Oh, that's nasty. Perhaps you'd like to calm down with some soothing
chocolate? EC
Directive 2000/36 was defanged on its way through the legislative
process in another victory for the UKish population, if you believe
the (UK's) Food "Standards" Authority:
In a hard fought battle the UK secured the right to continue to make
milk chocolate to its own traditional recipe, which contains less
cocoa and has a higher milk content and is the taste preferred by UK
consumers.
- When sold elsewhere in the EU such milk chocolate will have to be
labelled as 'family milk chocolate' in order to help distinguish it
from milk chocolate made in the rest of Europe.
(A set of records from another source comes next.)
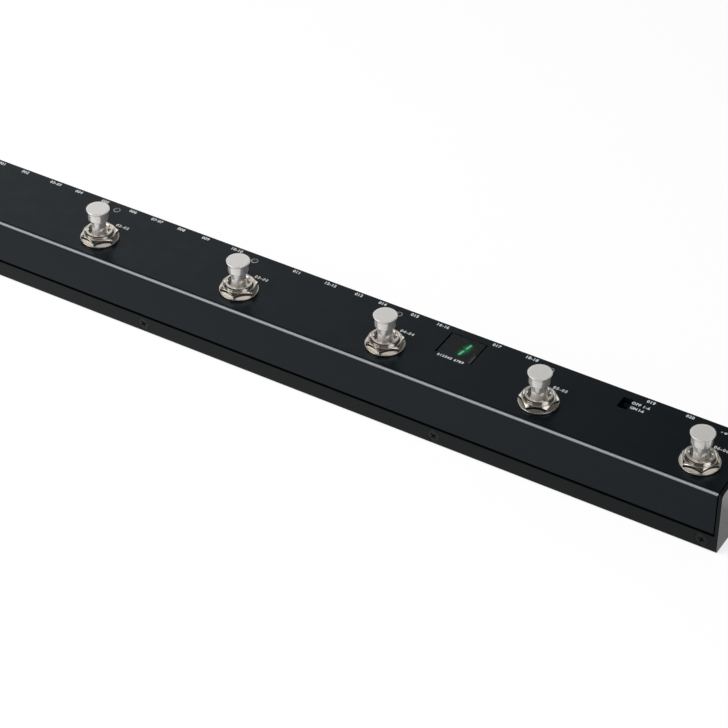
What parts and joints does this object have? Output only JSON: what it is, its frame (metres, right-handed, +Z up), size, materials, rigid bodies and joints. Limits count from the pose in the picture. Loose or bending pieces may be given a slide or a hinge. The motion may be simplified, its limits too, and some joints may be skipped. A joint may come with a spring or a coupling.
{
  "type": "loop switcher pedal",
  "caption": "Slim black bar-shaped effect loop switcher with a row of nickel footswitches, a small lit digit display and jacks along its back.",
  "frame": {"origin": "centre of the base tray's underside", "axes": "+X along the bar to the power inlet's end, +Y from the front flange to the jacks, +Z up out of the top panel"},
  "size_m": [0.38, 0.0413, 0.0436],
  "materials": {
    "black_case": "black anodised, finely brushed",
    "black_steel": "blackened screws",
    "nickel": "bright nickel plate",
    "zinc": "zinc plate",
    "spring_steel": "spring wire",
    "brass": "bare brass",
    "board": "green solder mask",
    "black_plastic": "moulded black",
    "smoked_window": "smoked acrylic",
    "display": "display face",
    "lens": "clear unlit lens",
    "relay": "cream relay cover",
    "knob": "pale knob"
  },
  "bodies": {
    "case": {"base_tray": "black_case", "top_cover": "black_case", "case_screws": "black_steel", "clinch_nuts": "zinc", "footswitch_bushings": "nickel", "footswitch_washers": "nickel", "footswitch_nuts": "nickel", "footswitch_caps": "black_plastic", "push_contacts": "black_plastic", "indicator_lights": "lens", "display_window": "smoked_window", "display_module": "display", "slide_switch_housing": "zinc", "jack_ferrules": "nickel", "jack_nuts": "nickel", "jack_washers": "nickel", "jack_contacts": "brass", "power_inlet": "black_plastic", "power_inlet_pin": "nickel", "main_board": "board", "main_board_pillars": "brass", "jack_board": "board", "jack_board_spacers": "zinc", "board_screws": "zinc", "board_connector": "black_plastic", "relays": "relay", "control_chip": "black_plastic", "footswitch_spring_1": "spring_steel", "footswitch_spring_2": "spring_steel", "footswitch_spring_3": "spring_steel", "footswitch_spring_4": "spring_steel", "footswitch_spring_5": "spring_steel", "footswitch_spring_6": "spring_steel", "send_jack_1": "black_plastic", "return_jack_1": "black_plastic", "send_jack_2": "black_plastic", "return_jack_2": "black_plastic", "send_jack_3": "black_plastic", "return_jack_3": "black_plastic", "send_jack_4": "black_plastic", "return_jack_4": "black_plastic", "send_jack_5": "black_plastic", "return_jack_5": "black_plastic", "send_jack_6": "black_plastic", "return_jack_6": "black_plastic", "input_jack": "black_plastic", "output_jack": "black_plastic"},
    "footswitch_1": {"footswitch_button_1": "nickel", "footswitch_plunger_1": "nickel"},
    "footswitch_2": {"footswitch_button_2": "nickel", "footswitch_plunger_2": "nickel"},
    "footswitch_3": {"footswitch_button_3": "nickel", "footswitch_plunger_3": "nickel"},
    "footswitch_4": {"footswitch_button_4": "nickel", "footswitch_plunger_4": "nickel"},
    "footswitch_5": {"footswitch_button_5": "nickel", "footswitch_plunger_5": "nickel"},
    "footswitch_6": {"footswitch_button_6": "nickel", "footswitch_plunger_6": "nickel"},
    "slide_switch": {"slide_switch_knob": "knob"}
  },
  "joints": [
    {"name": "footswitch_1_press", "type": "slide", "parent": "case", "child": "footswitch_1", "axis": [0, 0, -1], "range_m": [0, 0.0025], "stiffness_N_per_m": 800, "springref_m": -0.002, "deforming": ["footswitch_spring_1"]},
    {"name": "footswitch_2_press", "type": "slide", "parent": "case", "child": "footswitch_2", "axis": [0, 0, -1], "range_m": [0, 0.0025], "stiffness_N_per_m": 800, "springref_m": -0.002, "deforming": ["footswitch_spring_2"]},
    {"name": "footswitch_3_press", "type": "slide", "parent": "case", "child": "footswitch_3", "axis": [0, 0, -1], "range_m": [0, 0.0025], "stiffness_N_per_m": 800, "springref_m": -0.002, "deforming": ["footswitch_spring_3"]},
    {"name": "footswitch_4_press", "type": "slide", "parent": "case", "child": "footswitch_4", "axis": [0, 0, -1], "range_m": [0, 0.0025], "stiffness_N_per_m": 800, "springref_m": -0.002, "deforming": ["footswitch_spring_4"]},
    {"name": "footswitch_5_press", "type": "slide", "parent": "case", "child": "footswitch_5", "axis": [0, 0, -1], "range_m": [0, 0.0025], "stiffness_N_per_m": 800, "springref_m": -0.002, "deforming": ["footswitch_spring_5"]},
    {"name": "footswitch_6_press", "type": "slide", "parent": "case", "child": "footswitch_6", "axis": [0, 0, -1], "range_m": [0, 0.0025], "stiffness_N_per_m": 800, "springref_m": -0.002, "deforming": ["footswitch_spring_6"]},
    {"name": "slide_switch_travel", "type": "slide", "parent": "case", "child": "slide_switch", "axis": [0, -1, 0], "range_m": [0, 0.0026]}
  ]
}
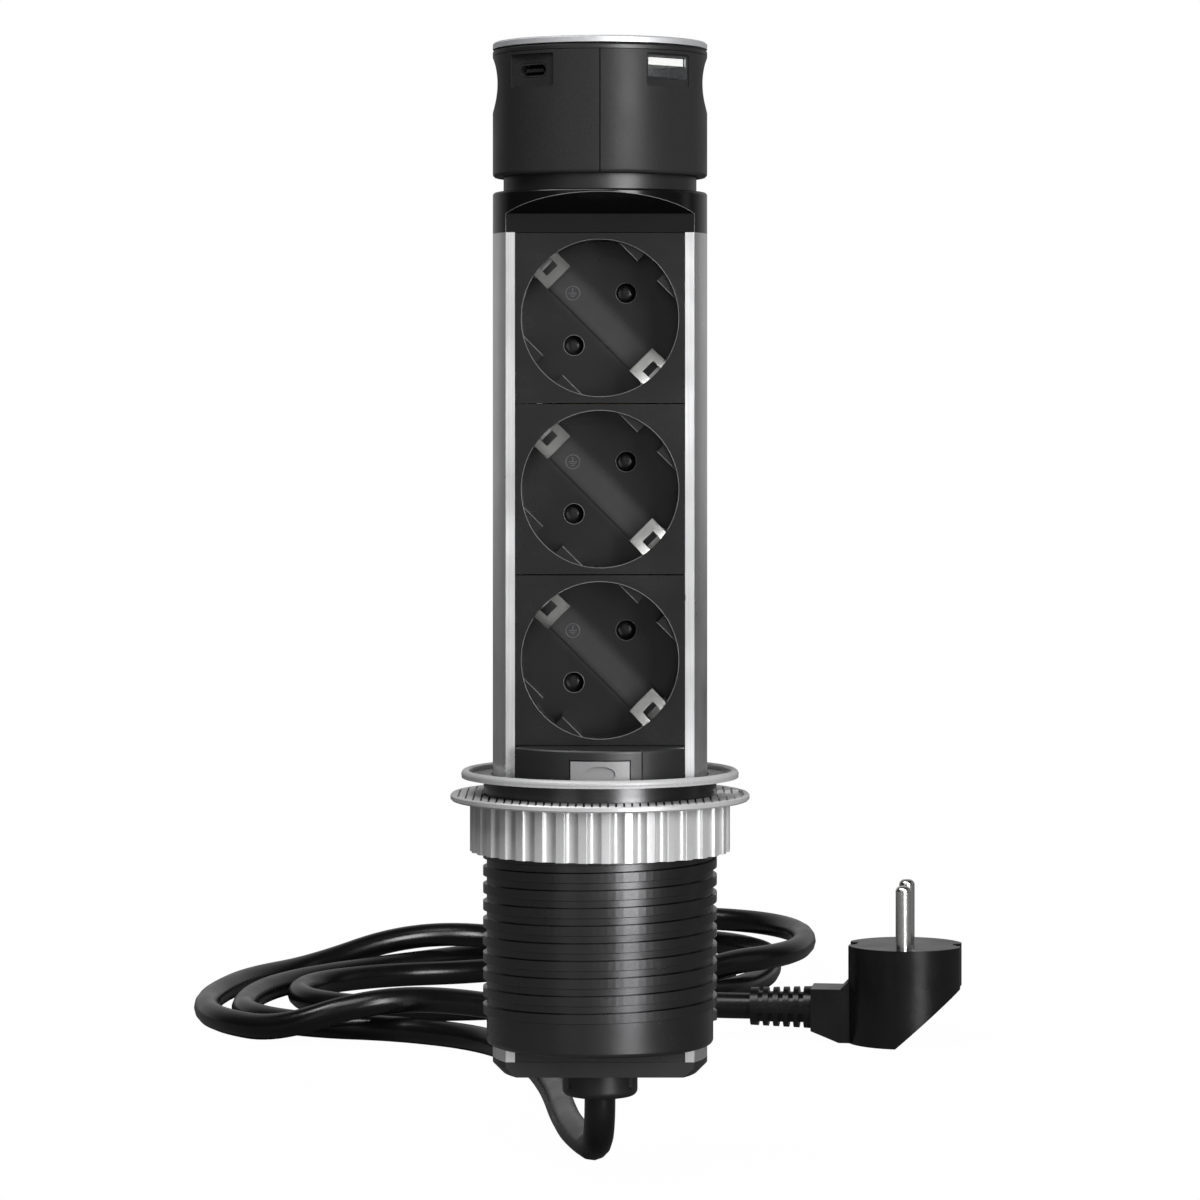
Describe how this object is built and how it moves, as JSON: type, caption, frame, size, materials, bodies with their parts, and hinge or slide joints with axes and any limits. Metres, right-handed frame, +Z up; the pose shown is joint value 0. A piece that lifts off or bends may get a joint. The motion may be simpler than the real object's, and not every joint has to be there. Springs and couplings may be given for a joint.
{
  "type": "pop up desk socket",
  "caption": "Round pop up desk socket raised out of its grommet, with earthed mains sockets in a D-shaped tower, USB ports in the head and a mains lead.",
  "frame": {"origin": "centre of the flange ring's underside, which is the top face of the desk", "axes": "+Z up along the tower, -Y is the way the sockets face, +X to the right seen from the front"},
  "size_m": [0.2429, 0.4907, 0.2898],
  "materials": {
    "black_aluminium_tube": "satin, fine sparkle",
    "grey_ring": "satin",
    "grey_nut_plastic": "satin",
    "anodised_profile": "satin anodised",
    "black_gloss_plastic": "gloss",
    "black_socket_plastic": "satin",
    "black_plastic": "satin",
    "head_textured_plastic": "fine texture",
    "brushed_disc": "brushed",
    "button_grey_plastic": "satin",
    "spring_steel": "bright",
    "plated_strip": "bright nickel",
    "brass": "bright",
    "white_carrier_plastic": "satin",
    "grey_shutter_plastic": "satin",
    "white_tongue_plastic": "satin",
    "usb_shell_steel": "bright",
    "board_laminate": "satin",
    "transformer_tape": "satin",
    "capacitor_sleeve": "gloss",
    "cord_rubber": "satin",
    "live_insulation": "satin",
    "neutral_insulation": "satin",
    "earth_insulation": "satin"
  },
  "bodies": {
    "base": {"sleeve": "black_aluminium_tube", "flange_ring": "grey_ring"},
    "nut": {"clamp_nut": "grey_nut_plastic"},
    "tower": {"profile": "anodised_profile", "profile_screws": "spring_steel", "collar": "black_gloss_plastic", "neck": "black_plastic", "chin": "black_plastic", "lower_panel": "black_plastic", "bottom_cap": "black_plastic", "cable_gland": "black_plastic", "gland_nut": "black_plastic", "inner_lead": "cord_rubber", "live_busbar": "brass", "neutral_busbar": "brass", "earth_busbar": "brass", "live_wire": "live_insulation", "neutral_wire": "neutral_insulation", "earth_wire": "earth_insulation", "button_spring": "spring_steel", "head_spring": "spring_steel", "cord": "cord_rubber", "plug_relief": "cord_rubber", "plug_body": "cord_rubber", "plug_contacts": "plated_strip", "plug_pins": "plated_strip", "socket_1": "black_socket_plastic", "earth_strap_1": "plated_strip", "contact_carrier_1": "white_carrier_plastic", "socket_2": "black_socket_plastic", "earth_strap_2": "plated_strip", "contact_carrier_2": "white_carrier_plastic", "socket_3": "black_socket_plastic", "earth_strap_3": "plated_strip", "contact_carrier_3": "white_carrier_plastic"},
    "button": {"release_button": "button_grey_plastic"},
    "head": {"head_shell": "head_textured_plastic", "head_lid": "black_plastic", "top_disc": "brushed_disc", "stem_clip": "spring_steel", "usb_c_shell": "usb_shell_steel", "usb_c_tongue": "black_plastic", "usb_a_shell": "usb_shell_steel", "usb_a_tongue": "white_tongue_plastic", "usb_board": "board_laminate", "board_screws": "spring_steel", "charger_transformer": "transformer_tape", "charger_capacitor": "capacitor_sleeve"},
    "shutter_top": {"shutter_1": "grey_shutter_plastic"},
    "shutter_middle": {"shutter_2": "grey_shutter_plastic"},
    "shutter_bottom": {"shutter_3": "grey_shutter_plastic"}
  },
  "joints": [
    {"name": "tower_slide", "type": "slide", "parent": "base", "child": "tower", "axis": [0, 0, 1], "range_m": [-0.1851, 0]},
    {"name": "nut_slide", "type": "slide", "parent": "base", "child": "nut", "axis": [0, 0, 1], "range_m": [-0.045, 0]},
    {"name": "button_press", "type": "slide", "parent": "tower", "child": "button", "axis": [0, 1, 0], "range_m": [0, 0.003], "stiffness_N_per_m": 400, "springref_m": -0.001, "deforming": ["button_spring"]},
    {"name": "head_press", "type": "slide", "parent": "tower", "child": "head", "axis": [0, 0, 1], "range_m": [-0.0035, 0], "stiffness_N_per_m": 1500, "springref_m": 0.002, "deforming": ["head_spring"]},
    {"name": "shutter_top_turn", "type": "hinge", "parent": "tower", "child": "shutter_top", "pos_m": [0, -0.0043, 0.1174], "axis": [0, 1, 0], "range_deg": [0, 38], "stiffness_Nm_per_rad": 0.02},
    {"name": "shutter_middle_turn", "type": "hinge", "parent": "tower", "child": "shutter_middle", "pos_m": [0, -0.0043, 0.074], "axis": [0, 1, 0], "range_deg": [0, 38], "stiffness_Nm_per_rad": 0.02},
    {"name": "shutter_bottom_turn", "type": "hinge", "parent": "tower", "child": "shutter_bottom", "pos_m": [0, -0.0043, 0.0306], "axis": [0, 1, 0], "range_deg": [0, 38], "stiffness_Nm_per_rad": 0.02}
  ]
}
UK chocolate: it's like chocolate, only less so! Thank you, FSA,
whoever you are!
[Permalink]
2003-08-05 10:12 (UTC+1)
Kraftwerk have a new
album out. Ten years in the making, apparently it sounds like
Kraftwerk, hoorah!
I appear to be unequal to the struggle against enrolling in more and
further educations. The Open University's European
Studies programme is a clearly a cunning scheme to deprive me of
all my spare money and time, even if there is no option to study
Scandewegian and a shocking lack of a level three course on
The Role of Prinsessor in Modern Yoorp (they could even put
Gender Studies stuff in and I'd still take it - I would read Judith
Butler for the prinsessor, and this is not a small thing to say for
sure.)
Also, an article
on Yoorp's pension deficit. It's narrativised to the point of
structural incoherence, but that's what we von Bladet's do best:
- The Yoorpean population is aging as people neglect the ancient
art of Making Babies. (It is also urbanising, which the article
foolishly thinks is the same thing.)
- Much of Yoorp funds its payment of pensions to Persons Of
Chronology via taxes on the currently working.
- More Pensionable Persons Of Chronology and fewer persons of
working age is a trend that is going to lead to a funding crisis, and
sooner rather than later.
- Much of Yoorp takes immigrants begrudgingly, and fails to
integrate them into the taxable work-force and then moans about them
being a drain on the welfare system in general, and especially their
habit of producing the next generation of potentially taxable workers.
- We may conclude that Yoorpeans are racist half-wits whose keenest
desire is that their societies should self-destruct.
Stop that, Yoorp, and I'm only saying that because I love you.
[Permalink]
2003-08-04 15:18 (UTC)
An encyclopedia
article on Native
Ameriquean Languages, (via Language
Hat), which is well worth your time. Other articles deal with
assorted Amerindian language families, for the Reader of Substantialer
Leisure.
Or how about a survey of "Human
Language Technology", state of the art as recently as 1997?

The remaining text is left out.